L’enjeu du stockage de l’énergie
La première solution favorisant l’intégration des renouvelables concerne les technologies de stockage d’énergie. Avec ces technologies, la production intermittente des ENR pourrait être stockée puis redistribuée aux heures de pointe. Aujourd’hui, l’essentiel du stockage d’énergie se réalise à travers le pompage-turbinage issu de l’hydroélectricité. Cependant, l’avenir du stockage se trouve plutôt dans le développement des batteries de grande capacité.
La diminution constante des prix des batteries lithium-ion, ces dernières années, est ainsi une excellente nouvelle pour les opérateurs électriques. Néanmoins, ces batteries souffrent encore d’une densité énergétique trop faible pour stocker une quantité importante d’électricité. De même, les enjeux liés aux métaux critiques constituent un frein important pour l’usage de cette technologie.
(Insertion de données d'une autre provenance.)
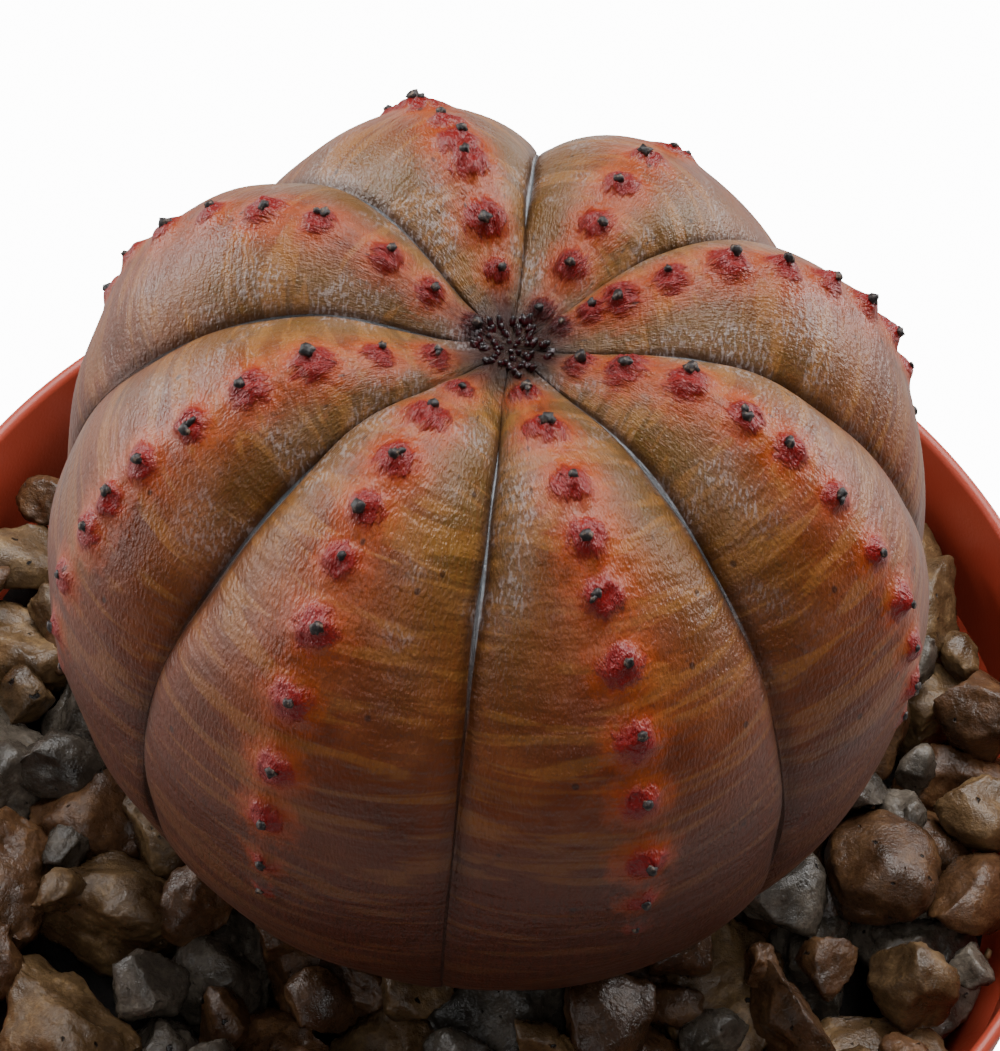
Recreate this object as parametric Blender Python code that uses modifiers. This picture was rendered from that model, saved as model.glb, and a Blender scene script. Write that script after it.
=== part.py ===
"""A round, eight-ribbed succulent in a thin-walled plastic pot, topped with loose gravel.

Run with: blender --background --python part.py
Metres, +Z up. The origin is on the ground, under the centre of the pot.
"""

import math
import random

import bmesh
import bpy
import numpy as np
from mathutils import Matrix, Vector

# ---- Driving dimensions, in metres ----
MM = 0.001
CLEARANCE = 0.3 * MM  # between pieces that touch

# Pot: one thin shell of moulded polypropylene
RIM_RADIUS = 32.5 * MM
POT_HEIGHT = 56.0 * MM
FOOT_RADIUS = 23.0 * MM
POT_WALL = 0.8 * MM
COLLAR_HEIGHT = 9.0 * MM
COLLAR_TAPER = 0.5 * MM  # how much narrower the collar is at its foot than at the lip
COLLAR_STEP = 1.1 * MM  # how far the wall steps in under the collar
STEP_HEIGHT = 1.0 * MM
FOOT_WIDTH = 1.4 * MM  # of the ring that the pot stands on
FLOOR_LIFT = 2.4 * MM  # underside of the floor above the ground
CENTRE_HOLE_RADIUS = 2.4 * MM
DRAIN_HOLE_RADIUS = 2.3 * MM
DRAIN_CIRCLE_RADIUS = 12.5 * MM
DRAIN_HOLE_COUNT = 6
FOOT_NOTCH_COUNT = 4
FOOT_NOTCH_WIDTH = 5.0 * MM
FOOT_NOTCH_HEIGHT = 1.2 * MM
TURN_STEPS = 64
LIP_STEPS = 3  # straight pieces in the half circle of the lip

# Plant: a ribbed globe on a tap root
BODY_RADIUS = 22.0 * MM  # over the crests of the ribs
BODY_ABOVE_RIM = 15.4 * MM  # the widest place of the globe above the pot's lip
CROWN_RISE = 20.3 * MM  # from the widest place up, before the crown's dimple
BASE_DROP = 24.8 * MM  # from the widest place down
RADIUS_POWER = 1.21  # with 1 and 1 the outline would be an ellipse
HEIGHT_POWER = 0.883
DIMPLE_DEPTH = 6.3 * MM
DIMPLE_RADIUS = 7.6 * MM
RIB_COUNT = 8
RIB_TURN = math.radians(-1.2)  # of the front furrow away from -Y
FURROW_DEPTH = 2.3 * MM
ROOT_NECK_RADIUS = 4.6 * MM
ROOT_TIP_RADIUS = 1.2 * MM
ROOT_LENGTH = 26.0 * MM
BODY_SEGMENTS = 64  # a multiple of twice the rib count, so each furrow and crest has its own line
BODY_RINGS = 40
ROOT_RINGS = 6  # the last rings of the plant, along the root

# Potting mix: fills the pot to a slightly sloping top
MIX_BELOW_RIM = 9.1 * MM  # on the pot's axis
MIX_SLOPE = math.radians(2.6)
MIX_FALL_TOWARDS = math.radians(25.0)  # from +X, the side where the top is lowest
MIX_STEPS = 32

# Gravel: loose stones lying on the mix
STONE_COUNT = 57
STONE_RADII = (2.4 * MM, 3.2 * MM)
STONE_SHAPE = (1.28, 1.0, 0.8)  # half axes as shares of a stone's radius, long to thin
STONE_POINTS = 30
STONE_ROUGHNESS = 0.08  # how far a corner lies in or out, as a share of the radius
SMALLEST_EDGE = 0.35 * MM
SETTLING_STEPS = 400
SEED = 11


# ---- Blender helpers ----
def clear_scene():
    for obj in list(bpy.data.objects):
        bpy.data.objects.remove(obj, do_unlink=True)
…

L’interconnexion des réseaux
En attentant le développement du stockage d’énergie, l’opérateur d’électricité peut se tourner vers l’interconnexion des réseaux. Cette solution permet à un réseau en pénurie de trouver de l’électricité auprès d’un autre réseau. Par exemple, le Danemark a réussi à intégrer 44 % d’éolien dans son électricité grâce à l’interconnexion avec ses voisins.
Cette solution implique cependant une véritable coordination entre les États. En outre, elle ne peut fonctionner que si tous les États ne dépendent pas d’une même source d’énergie. Le Danemark a ainsi bénéficié de l’hydroélectricité et du nucléaire de ses voisins afin d’équilibrer son réseau.
La flexibilité de la demande
L’un des grands enjeux pour les systèmes électriques de demain sera de flexibiliser la demande d’électricité. Aujourd’hui, la demande reste principalement passive. Or, la digitalisation de la société permet aux consommateurs d’optimiser davantage leur consommation par un meilleur accès aux informations. Les compteurs intelligents peuvent, par exemple, favoriser le contrôle en temps réel des ménages sur leur utilisation d’électricité.
De même, la digitalisation permet à des agrégateurs de pouvoir « effacer » une partie de la demande. Le principe consiste à déléguer à un tiers la gestion de sa consommation d’électricité afin qu’il la maximalise. Ainsi, en cas de pénurie d’électricité, l’agrégateur offre davantage de flexibilité aux opérateurs électriques pour réduire la demande. En conférant un rôle actif au consommateur, la flexibilisation est donc un concept clé dans l’intégration systémique des ENR.
Par conséquent, l’avertissement lancé par l’ESO peut servir d’aiguillon pour une plus grande flexibilisation des systèmes électriques. En effet, la flexibilité est un outil indispensable pour permettre l’intégration des ENR et maîtriser les risques de blackout.